TALIBAN fighters have vowed to safeguard a portrait of the Queen left inside the British Embassy in Kabul until the UK recognises jihadis as Afghanistan's leaders.
As Foreign Office staff fled from the Taliban, many items were left in the abandoned compound in the city – including a picture of the Queen and a "hit list" of Afghan workers who helped western forces.
But having taken control of the deserted diplomatic quarter, the Taliban have promised to protect a portrait of the Queen left behind from looters, reports The Times.
Rahimullah Hijrat, the Taliban commander in charge of embassy security, vowed to "safeguard" the picture.
"We are under strict orders that the honour of the Islamic Emirate rests on our ability to safeguard the diplomatic quarter, including the British embassy,” the 31-year-old said, reports the outlet.

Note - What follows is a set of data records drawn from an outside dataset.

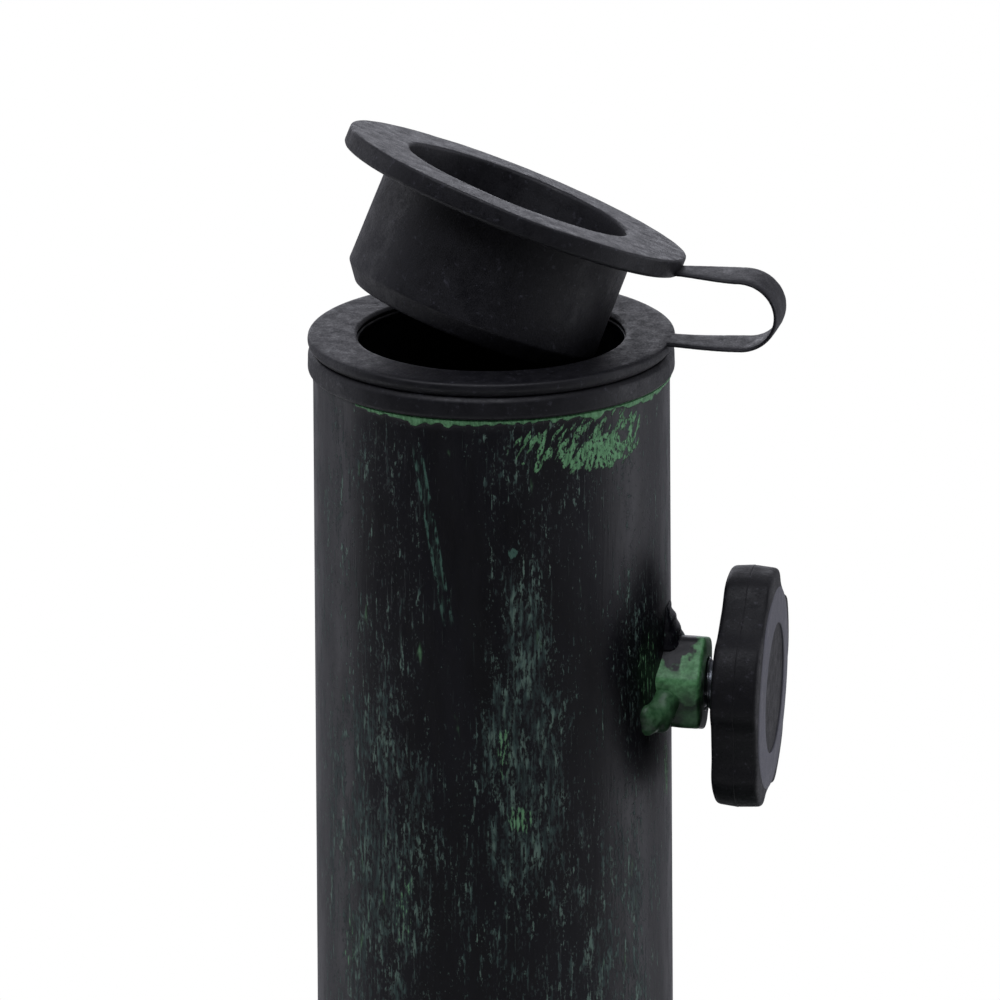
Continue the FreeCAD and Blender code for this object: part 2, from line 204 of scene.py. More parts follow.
class Shader:
    """A procedural material built on one Principled shader."""

    def __init__(self, name):
        self.material = bpy.data.materials.new(name)
        self.material.use_nodes = True
        self.tree = self.material.node_tree
        self.surface = self.tree.nodes["Principled BSDF"]
        self.position = self.add("ShaderNodeTexCoord").outputs["Object"]

    def add(self, kind, inputs=None, **settings):
        made = self.tree.nodes.new(kind)
        for key, value in settings.items():
            setattr(made, key, value)
        for key, value in (inputs or {}).items():
            self.plug(made.inputs[key], value)
        return made

    def plug(self, socket, value):
        if isinstance(value, bpy.types.NodeSocket):
            self.tree.links.new(value, socket)
        else:
            socket.default_value = value

    def math(self, operation, a, b=0.0, clamp=False):
        return self.add("ShaderNodeMath", {0: a, 1: b}, operation=operation, use_clamp=clamp).outputs[0]

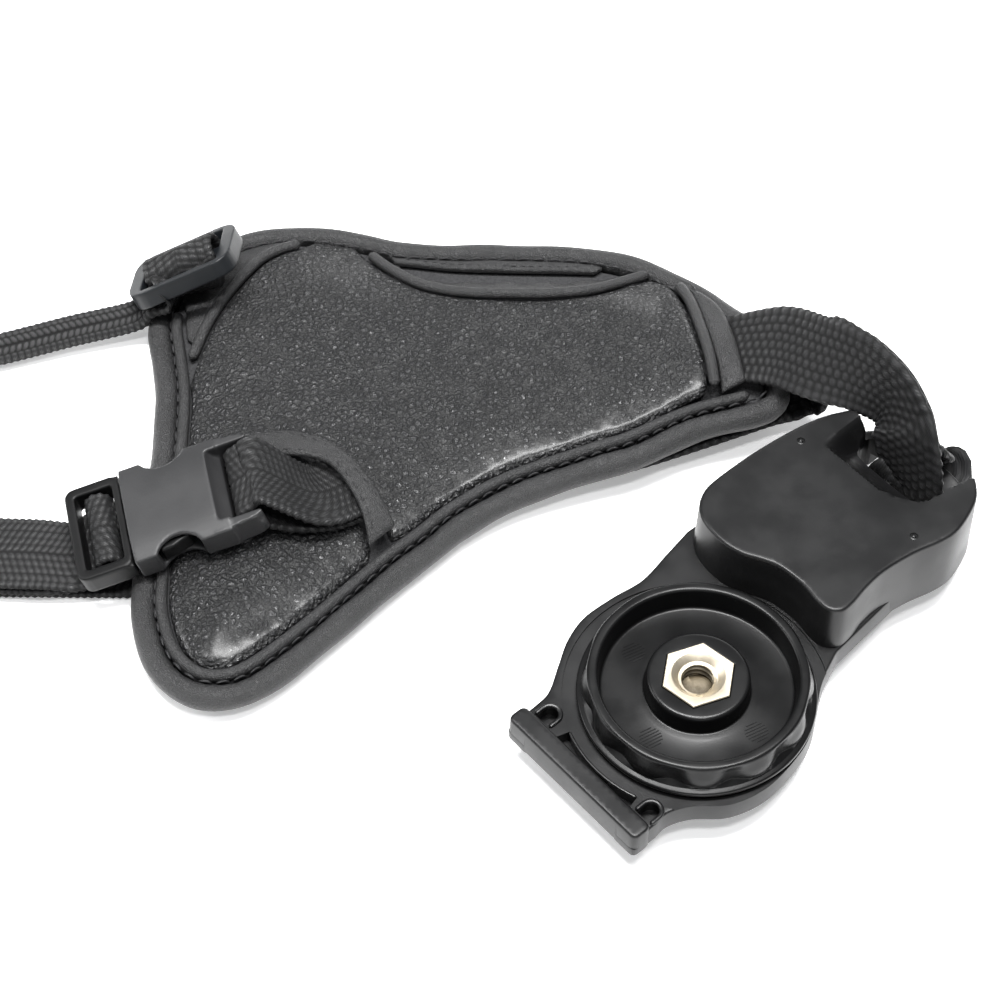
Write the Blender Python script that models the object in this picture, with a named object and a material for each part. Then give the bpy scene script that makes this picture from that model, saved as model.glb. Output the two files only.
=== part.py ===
"""Camera hand grip strap: a padded leather hand pad, a tripod-socket plate with a thumbwheel, a loop of webbing
that joins the two, a wrist strap with a side-release buckle, and a lug strap with a three-bar slide.

All numbers in the functions are millimetres on the table, +Z up; the helper mesh_object turns them into metres
and moves the whole object so that its origin is the middle of its footprint, at table height."""

import math

import bmesh
import bpy
import numpy as np
from mathutils import Matrix, Vector, geometry

# ---------------------------------------------------------------- driving dimensions, mm
SHIFT = (22.37, 6.5, 0.0)        # from the layout's zero to the middle of the footprint

WEB = 15.0                        # webbing width
WEB_T = 1.2                       # webbing thickness

WHEEL_AT = (32.6, -47.5)          # thumbwheel axis
PLATE_TURN = 41.4                 # heading of the plate's long axis, degrees
PLATE_Z0, PLATE_Z1 = 5.3, 9.5     # underside and top of the plate
HEAD_Z1 = 20.0                    # top of the head block
RAIL_Z1 = 10.8                    # top of the front rail
RUBBER_Z0, RUBBER_Z1 = 4.3, 5.0
FLANGE_R, FLANGE_Z0, FLANGE_Z1 = 20.0, 9.9, 10.9
RIM_R, RIM_IN_R, RIM_Z1 = 18.4, 16.5, 15.9
DISH_Z = 11.3
BOSS_R, BOSS_Z1 = 8.6, 15.2
SPIGOT_R, SPIGOT_Z0 = 5.6, 7.9
LOBES, LOBE_H = 12, 0.75
HEX_AF, HEX_Z0, HEX_Z1 = 11.1, 10.6, 15.45
THREAD_R = 3.175                  # 1/4 inch camera thread
STUD_Z0 = 0.0
PLATE_HOLE_R, BORE_R, BORE_Z = 6.0, 8.3, 7.5
CLIP_IN, CLIP_OUT, CLIP_Z0, CLIP_Z1 = 3.55, 7.2, 6.4, 7.2

TUBE_R = 2.1                      # leather binding round the pad's edge
PIPE_R = 1.0                      # thin piping on the seams
LEATHER = 1.2
PAD_LOW, PAD_RISE = 1.6, 5.0      # the pad's underside above the table: at its left end, and how much more at its right

BUCKLE_A = Vector((-74.4, -14.7, 6.9))   # middle of the buckle's outer bar
BUCKLE_B = Vector((-42.0, -6.8, 15.1))   # middle of its inner end
BUCKLE_W, BUCKLE_T = 20.4, 6.6

SLIDE_AT = Vector((-58.8, 45.1, 12.8))
SLIDE_TURN, SLIDE_ROLL, SLIDE_TILT = 7.6, -25.0, -21.4
SLIDE_W, SLIDE_L, SLIDE_T = 21.6, 15.0, 3.4

for old in list(bpy.data.objects):
    bpy.data.objects.remove(old)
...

"We are preserving security here until the day your diplomats recognise us and return here.
"Until then everything will be kept as it is. If we find a portrait of the Queen then we will safeguard her too. She is your affair not ours.

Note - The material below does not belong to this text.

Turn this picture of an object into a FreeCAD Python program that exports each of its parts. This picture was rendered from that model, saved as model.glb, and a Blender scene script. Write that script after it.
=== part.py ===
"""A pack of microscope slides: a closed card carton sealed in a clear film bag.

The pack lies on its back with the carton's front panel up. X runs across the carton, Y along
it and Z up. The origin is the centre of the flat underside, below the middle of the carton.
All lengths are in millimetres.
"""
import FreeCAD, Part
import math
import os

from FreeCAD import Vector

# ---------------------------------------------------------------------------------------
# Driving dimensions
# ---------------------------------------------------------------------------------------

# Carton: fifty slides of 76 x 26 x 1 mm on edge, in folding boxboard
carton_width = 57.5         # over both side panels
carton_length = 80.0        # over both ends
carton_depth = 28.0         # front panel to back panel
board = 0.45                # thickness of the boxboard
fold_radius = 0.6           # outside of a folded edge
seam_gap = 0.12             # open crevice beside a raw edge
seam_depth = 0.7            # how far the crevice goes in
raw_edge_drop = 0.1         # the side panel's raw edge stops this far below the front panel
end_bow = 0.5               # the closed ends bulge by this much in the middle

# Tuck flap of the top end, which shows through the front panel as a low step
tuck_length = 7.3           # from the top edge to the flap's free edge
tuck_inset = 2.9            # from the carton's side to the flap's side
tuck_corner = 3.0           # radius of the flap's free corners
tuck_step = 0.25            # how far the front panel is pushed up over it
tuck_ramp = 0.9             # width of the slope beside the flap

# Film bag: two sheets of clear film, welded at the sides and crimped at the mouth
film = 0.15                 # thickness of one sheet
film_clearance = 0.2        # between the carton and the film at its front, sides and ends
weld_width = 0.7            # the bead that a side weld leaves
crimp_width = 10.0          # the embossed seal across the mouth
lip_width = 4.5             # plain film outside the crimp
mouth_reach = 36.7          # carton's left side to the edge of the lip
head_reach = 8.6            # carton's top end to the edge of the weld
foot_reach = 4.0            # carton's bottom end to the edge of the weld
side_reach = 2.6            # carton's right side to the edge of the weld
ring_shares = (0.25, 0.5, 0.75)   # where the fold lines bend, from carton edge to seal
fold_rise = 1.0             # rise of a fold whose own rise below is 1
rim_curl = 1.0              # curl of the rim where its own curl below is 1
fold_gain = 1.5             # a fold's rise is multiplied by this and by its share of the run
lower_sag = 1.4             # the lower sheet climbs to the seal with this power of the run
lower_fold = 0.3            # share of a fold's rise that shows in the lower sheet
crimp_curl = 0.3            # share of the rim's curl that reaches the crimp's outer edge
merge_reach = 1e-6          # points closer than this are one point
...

"When the British come back, as we hope they will, then we expect to be their guards too. Nevertheless, we are surprised to see the panic and speed of the British retreat from this war."

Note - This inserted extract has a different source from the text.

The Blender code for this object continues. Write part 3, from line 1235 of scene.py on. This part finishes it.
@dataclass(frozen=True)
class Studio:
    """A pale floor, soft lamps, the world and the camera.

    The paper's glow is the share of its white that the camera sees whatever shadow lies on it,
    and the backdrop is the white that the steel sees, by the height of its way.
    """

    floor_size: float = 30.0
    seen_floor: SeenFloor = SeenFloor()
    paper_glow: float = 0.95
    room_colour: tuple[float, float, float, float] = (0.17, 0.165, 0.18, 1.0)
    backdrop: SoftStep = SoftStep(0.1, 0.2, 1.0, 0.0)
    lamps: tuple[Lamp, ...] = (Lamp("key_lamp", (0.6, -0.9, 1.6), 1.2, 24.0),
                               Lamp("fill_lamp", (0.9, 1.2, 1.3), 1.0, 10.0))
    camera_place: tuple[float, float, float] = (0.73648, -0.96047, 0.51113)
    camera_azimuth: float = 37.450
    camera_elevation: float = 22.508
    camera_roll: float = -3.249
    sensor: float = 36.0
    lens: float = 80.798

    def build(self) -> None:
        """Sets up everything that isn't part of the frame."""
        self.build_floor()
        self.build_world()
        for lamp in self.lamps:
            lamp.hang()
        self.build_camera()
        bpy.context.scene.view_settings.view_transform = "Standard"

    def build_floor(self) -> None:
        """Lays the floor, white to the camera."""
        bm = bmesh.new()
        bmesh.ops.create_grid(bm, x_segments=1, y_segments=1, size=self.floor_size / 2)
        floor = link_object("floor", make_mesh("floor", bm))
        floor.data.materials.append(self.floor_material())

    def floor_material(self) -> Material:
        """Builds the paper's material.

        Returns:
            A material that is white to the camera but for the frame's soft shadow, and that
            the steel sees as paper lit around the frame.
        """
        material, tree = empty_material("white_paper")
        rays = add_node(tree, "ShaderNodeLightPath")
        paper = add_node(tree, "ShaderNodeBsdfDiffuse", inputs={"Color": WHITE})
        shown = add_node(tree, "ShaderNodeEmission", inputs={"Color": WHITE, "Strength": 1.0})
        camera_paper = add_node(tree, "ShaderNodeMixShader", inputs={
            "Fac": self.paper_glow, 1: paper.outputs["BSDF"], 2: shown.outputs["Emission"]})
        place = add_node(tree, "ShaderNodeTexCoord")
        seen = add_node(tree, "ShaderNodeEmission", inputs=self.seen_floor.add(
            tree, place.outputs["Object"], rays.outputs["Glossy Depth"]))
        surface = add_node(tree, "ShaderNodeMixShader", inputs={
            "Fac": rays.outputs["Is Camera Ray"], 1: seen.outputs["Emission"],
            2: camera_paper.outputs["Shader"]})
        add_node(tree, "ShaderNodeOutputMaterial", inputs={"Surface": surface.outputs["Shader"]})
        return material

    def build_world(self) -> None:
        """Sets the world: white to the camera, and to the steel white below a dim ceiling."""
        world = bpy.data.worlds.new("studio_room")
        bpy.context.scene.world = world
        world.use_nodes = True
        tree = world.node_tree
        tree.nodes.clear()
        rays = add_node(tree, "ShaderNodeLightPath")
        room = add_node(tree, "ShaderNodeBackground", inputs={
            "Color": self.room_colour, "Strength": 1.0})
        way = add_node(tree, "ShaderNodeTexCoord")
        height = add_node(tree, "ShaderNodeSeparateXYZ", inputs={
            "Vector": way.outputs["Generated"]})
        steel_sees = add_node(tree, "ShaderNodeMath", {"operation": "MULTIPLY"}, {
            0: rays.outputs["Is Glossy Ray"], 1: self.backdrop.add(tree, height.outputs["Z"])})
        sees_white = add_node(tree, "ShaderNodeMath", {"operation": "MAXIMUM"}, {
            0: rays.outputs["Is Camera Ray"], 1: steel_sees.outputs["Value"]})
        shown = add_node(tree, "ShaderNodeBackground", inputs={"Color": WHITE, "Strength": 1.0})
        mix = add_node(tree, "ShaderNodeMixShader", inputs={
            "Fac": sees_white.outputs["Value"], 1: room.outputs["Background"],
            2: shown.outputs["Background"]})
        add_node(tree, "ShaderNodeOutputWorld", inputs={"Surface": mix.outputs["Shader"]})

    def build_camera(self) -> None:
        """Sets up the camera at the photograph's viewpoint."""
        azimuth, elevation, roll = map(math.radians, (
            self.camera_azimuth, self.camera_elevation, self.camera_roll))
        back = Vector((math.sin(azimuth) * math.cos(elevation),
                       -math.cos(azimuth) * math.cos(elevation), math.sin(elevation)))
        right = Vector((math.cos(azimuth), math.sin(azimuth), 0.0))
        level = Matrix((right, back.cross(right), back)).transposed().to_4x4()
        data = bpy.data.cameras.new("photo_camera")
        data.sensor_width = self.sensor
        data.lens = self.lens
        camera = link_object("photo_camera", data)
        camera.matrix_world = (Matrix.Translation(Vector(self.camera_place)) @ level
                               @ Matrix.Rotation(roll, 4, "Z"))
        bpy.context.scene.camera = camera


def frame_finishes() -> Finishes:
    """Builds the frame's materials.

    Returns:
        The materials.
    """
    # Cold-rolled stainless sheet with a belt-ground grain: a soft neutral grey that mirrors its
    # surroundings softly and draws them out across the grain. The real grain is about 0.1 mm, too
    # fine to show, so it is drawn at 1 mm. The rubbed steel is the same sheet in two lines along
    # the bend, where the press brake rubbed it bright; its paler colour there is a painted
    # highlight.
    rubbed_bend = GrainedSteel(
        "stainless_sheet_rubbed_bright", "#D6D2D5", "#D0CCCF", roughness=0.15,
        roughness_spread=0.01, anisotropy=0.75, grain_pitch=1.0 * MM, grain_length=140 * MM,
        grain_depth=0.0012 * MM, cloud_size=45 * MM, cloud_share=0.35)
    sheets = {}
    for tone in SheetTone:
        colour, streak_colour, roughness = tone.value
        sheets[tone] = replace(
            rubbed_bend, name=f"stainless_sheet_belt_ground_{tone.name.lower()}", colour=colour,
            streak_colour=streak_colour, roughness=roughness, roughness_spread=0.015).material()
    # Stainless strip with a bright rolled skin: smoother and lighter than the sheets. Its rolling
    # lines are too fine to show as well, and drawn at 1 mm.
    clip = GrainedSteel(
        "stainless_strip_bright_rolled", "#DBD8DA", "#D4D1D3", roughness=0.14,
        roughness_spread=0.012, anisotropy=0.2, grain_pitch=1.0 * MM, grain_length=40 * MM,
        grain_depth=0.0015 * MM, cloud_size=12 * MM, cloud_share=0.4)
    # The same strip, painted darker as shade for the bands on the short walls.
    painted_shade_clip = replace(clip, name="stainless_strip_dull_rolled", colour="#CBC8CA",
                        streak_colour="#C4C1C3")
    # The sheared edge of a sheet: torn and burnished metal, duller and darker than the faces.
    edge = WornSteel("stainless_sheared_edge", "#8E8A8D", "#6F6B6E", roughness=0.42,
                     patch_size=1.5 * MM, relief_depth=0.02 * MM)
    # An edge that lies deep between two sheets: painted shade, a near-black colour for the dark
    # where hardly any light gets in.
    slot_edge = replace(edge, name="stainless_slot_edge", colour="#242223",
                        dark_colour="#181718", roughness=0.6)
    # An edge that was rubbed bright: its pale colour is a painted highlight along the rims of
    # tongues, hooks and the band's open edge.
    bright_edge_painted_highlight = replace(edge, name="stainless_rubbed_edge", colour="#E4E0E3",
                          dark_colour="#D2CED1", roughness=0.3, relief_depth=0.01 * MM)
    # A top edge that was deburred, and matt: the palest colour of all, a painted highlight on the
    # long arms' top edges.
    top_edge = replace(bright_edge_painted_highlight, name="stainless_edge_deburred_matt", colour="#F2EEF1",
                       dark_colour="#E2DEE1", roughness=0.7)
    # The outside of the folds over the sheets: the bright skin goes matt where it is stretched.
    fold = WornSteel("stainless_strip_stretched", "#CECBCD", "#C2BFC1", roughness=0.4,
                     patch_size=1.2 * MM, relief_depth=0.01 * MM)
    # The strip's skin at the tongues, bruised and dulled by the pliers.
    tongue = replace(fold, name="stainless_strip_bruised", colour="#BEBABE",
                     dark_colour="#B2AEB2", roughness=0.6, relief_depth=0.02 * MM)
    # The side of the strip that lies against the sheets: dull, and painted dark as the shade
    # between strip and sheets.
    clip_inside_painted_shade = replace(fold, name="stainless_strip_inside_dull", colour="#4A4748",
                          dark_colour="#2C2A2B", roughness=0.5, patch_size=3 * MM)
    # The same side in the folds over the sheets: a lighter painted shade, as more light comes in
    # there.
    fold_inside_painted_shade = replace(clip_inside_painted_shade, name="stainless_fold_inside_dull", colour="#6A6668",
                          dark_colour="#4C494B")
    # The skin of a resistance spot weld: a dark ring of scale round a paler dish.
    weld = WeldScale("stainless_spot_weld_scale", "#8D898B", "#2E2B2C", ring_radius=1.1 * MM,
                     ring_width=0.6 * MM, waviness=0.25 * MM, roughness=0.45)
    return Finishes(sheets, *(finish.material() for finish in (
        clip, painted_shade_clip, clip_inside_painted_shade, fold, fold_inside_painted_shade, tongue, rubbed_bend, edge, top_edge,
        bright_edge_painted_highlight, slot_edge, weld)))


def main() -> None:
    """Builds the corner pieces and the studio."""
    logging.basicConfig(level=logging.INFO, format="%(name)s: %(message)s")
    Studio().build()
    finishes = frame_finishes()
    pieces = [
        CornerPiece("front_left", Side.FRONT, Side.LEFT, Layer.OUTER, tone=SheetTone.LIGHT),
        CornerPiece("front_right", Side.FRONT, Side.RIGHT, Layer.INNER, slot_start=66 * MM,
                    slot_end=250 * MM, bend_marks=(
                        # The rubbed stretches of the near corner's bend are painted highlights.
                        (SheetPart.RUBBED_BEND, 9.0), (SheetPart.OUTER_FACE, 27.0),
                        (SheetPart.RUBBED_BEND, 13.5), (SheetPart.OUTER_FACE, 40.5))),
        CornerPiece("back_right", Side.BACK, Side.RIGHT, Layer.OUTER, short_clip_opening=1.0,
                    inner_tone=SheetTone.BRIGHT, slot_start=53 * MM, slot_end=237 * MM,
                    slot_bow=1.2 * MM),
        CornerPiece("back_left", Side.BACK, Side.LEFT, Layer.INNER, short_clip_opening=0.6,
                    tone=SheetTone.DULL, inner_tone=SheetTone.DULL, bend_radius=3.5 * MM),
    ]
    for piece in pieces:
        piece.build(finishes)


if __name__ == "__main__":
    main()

It comes after it was reported British embassy staff left documents containing personal details of Afghan workers scattered in the abandoned building.
Contact details for workers and CVs were seen scattered around the embassy in the Afghan capital by a journalist from The Times during a tour of the deserted building, accompanied by a Taliban patrol.
War correspondent Anthony Loyd said as he looked around the building, he saw documents British diplomats had left behind, with the personal information – including names, addresses and phone numbers – of some of the embassy's Afghan employees on the papers.
Job applications also containing sensitive data were also spotted amongst the rubble in plain sight during the visit on Tuesday.
As he was being escorted by Taliban fighters, Loyd was unable to remove the documents himself, but The Times made calls to the numbers from the papers – revealing some Afghan staff and their families remain stranded in Kabul.
Some personnel and applicants were still waiting to be evacuated, while others were stuck outside the airport perimeter.
Others had been able to evacuate or managed to flee the war-torn country on their own.
Among those left behind were three Afghan workers and eight family members, including five children, who were stranded among crowds unable to reach the British-held sector of the airport, the outlet reported.
Loyd handed over details of missing staff to senior Foreign Office officials stationed atKabul’s Hamid Karzai international airport – with arrangements then made for their evacuation.
But the fate of at least two job applicants for the positions as interpreters remains unknown.
It has raised questions as to whether protocols on destroying sensitive information were followed, with Loyd writing: "It suggests that staff at the British embassy were careless with the lives of Afghan employees in the rush to save their own."
But the Foreign Office has insisted measures were taken to ensure personal details on documents did not fall into the hands of the Taliban.
"During the drawdown of our embassy every effort was made to destroy sensitive material," a spokesperson told The Times.
The Sun Online has contacted the agency for comment.
TALIBAN TARGETS
It comes after Joe Biden appeared to admit that the US may have handed Taliban henchmen a “kill list” to target Afghans who previously helped Americans in the country.
Evacuation efforts are being ramped up as the president’s self-imposed deadline to withdraw all American troops by August 31 inches closer.
Officials reportedly gave militants lists of American citizens, green card holders, and Afghan allies so they could safely enter the perimeter of the airport in Kabul, according to Politico.
The move has angered some lawmakers as one defense official told the outlet: “Basically, they just put all those Afghans on a kill list.”
During Thursday’s press conference, Biden didn’t deny that names may have been handed over to the Taliban.
He said: “There have been occasions when our military has contacted their military counterparts in the Taliban and said this, for example, this bus is coming through with X number of people on it, made up of the following group of people.
“We want you to let that bus or that group through. So yes, there have been occasions like that. To the best of my knowledge, in those cases, the bulk of that has occurred and they have been let through.”
BREATHLESS BIDEN
Meanwhile, the President appeared to snap at a reporter and lose his breath in a moment of silence for Kabul airport bombing victims at address to nation.
“I ask that you join me now – in a moment of silence,” a choked-up Biden almost whispered during a press conference to address the nation at the White House.
But Biden became less sombre when he fielded a question from Fox News reporter Peter Doocy.
Doocy prefaced his question that there hadn’t been any US service member killed in combat in Afghanistan since February of 2020.
He then asked the president if he bore “any responsibility for the way things have unfolded",
Biden became cross., responding: “I bear responsibility fundamentally all that’s happened of late.
“But here’s the deal. But you know – I wish you’d say these things – you know as well as I do that the former president made a deal with Taliban to get all American forces out of Afghanistan by May 1.”
At least 13 US troops and dozens of Afghan civilians were killed following a terror attack at Kabul airport.
ISIS claimed responsibility for the attack as the terror group released a picture of one of the suicide bombers Abdul Rehman Al-Loghri.